Let’s discuss all this and more in this week’s commentary.
We enjoyed a big turnout for Monday’s Members Only webinar. There we covered topics like:
- March Rewind
- 4,000 Break Out or Fake Out?
- Trading Plan
- Portfolio Position Review
Did you miss it? Then click below to...
Now back to the market commentary...
Given the amount of time going over the market outlook and our trading plan in yesterday’s webinar, then this will be a shorter than average commentary today. Meaning I will skip over that discussion now and dig into the very juicy economic indicators that are spiking higher of late. And yes, the strength of these reports is most likely the catalyst that finally got the market to break above 4,000 at this time.
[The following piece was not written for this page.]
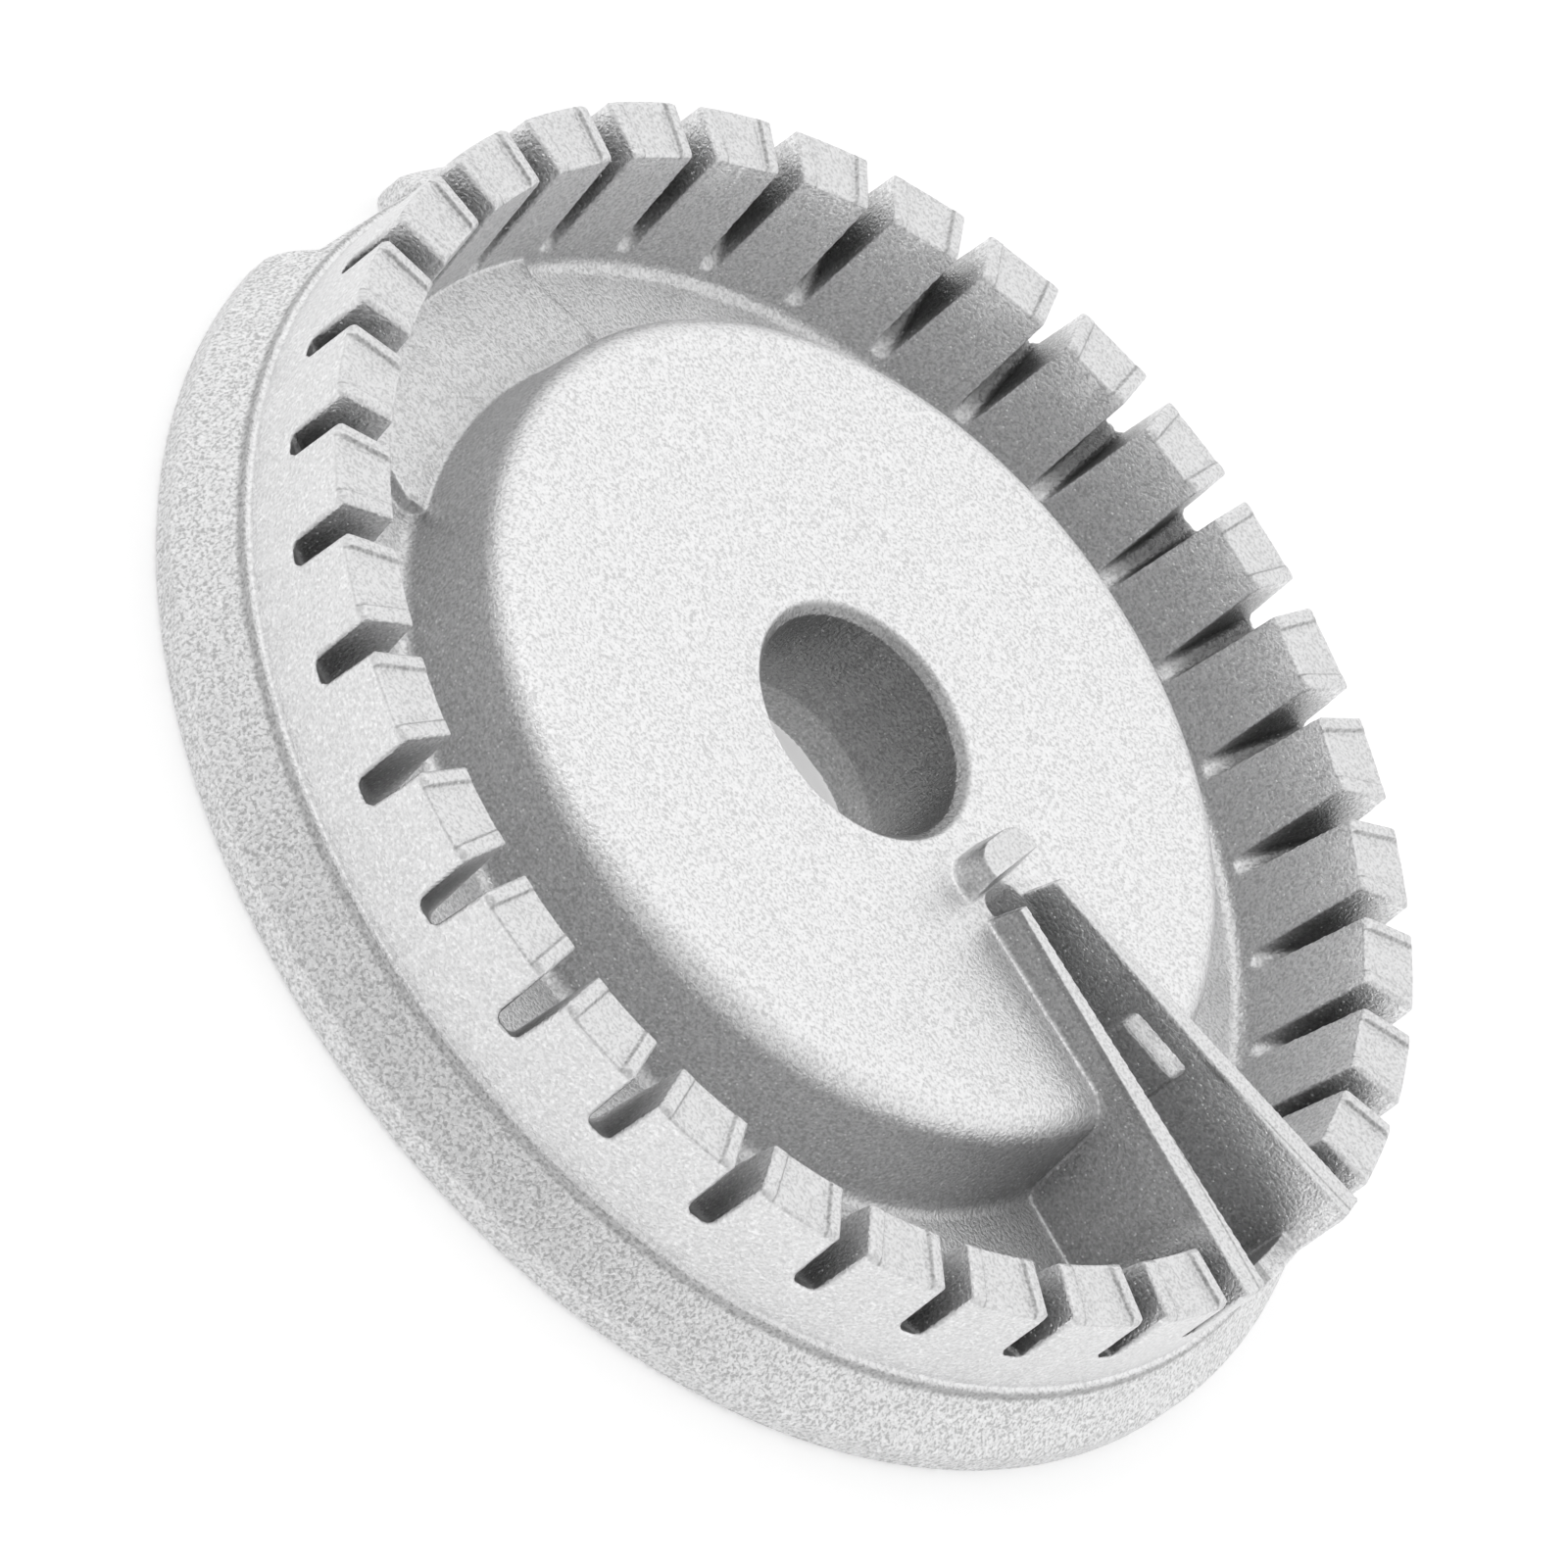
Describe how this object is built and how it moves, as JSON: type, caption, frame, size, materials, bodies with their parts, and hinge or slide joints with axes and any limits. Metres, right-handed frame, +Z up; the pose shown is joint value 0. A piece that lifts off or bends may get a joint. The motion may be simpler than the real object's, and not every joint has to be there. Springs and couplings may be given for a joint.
{
  "type": "gas burner base",
  "caption": "Round cast burner base: a slotted crown around a ring channel and a raised plateau with a central bore, an ignition channel cut out through the crown.",
  "frame": {"origin": "on the bore axis, in the plane the base stands on", "axes": "+Z up the bore towards the tooth tops, +X out along the ignition channel"},
  "size_m": [0.0794, 0.08, 0.013],
  "materials": {
    "cast_aluminium": "fine sand-blasted casting"
  },
  "bodies": {
    "root": {"burner_base": "cast_aluminium"}
  },
  "joints": []
}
Let’s wind back the clock to last Wednesday. There we got to 2 economic reports that are not as widely followed, but definitely are leading indicators of where their more widely followed cousin reports end up.
First, I am referring to ADP Employment which leapt from 176K jobs added in February all the way up to 517K jobs added in March. That indeed was strong foreshadowing of what awaited investors on Good Friday when then Government Employment Situation report was released.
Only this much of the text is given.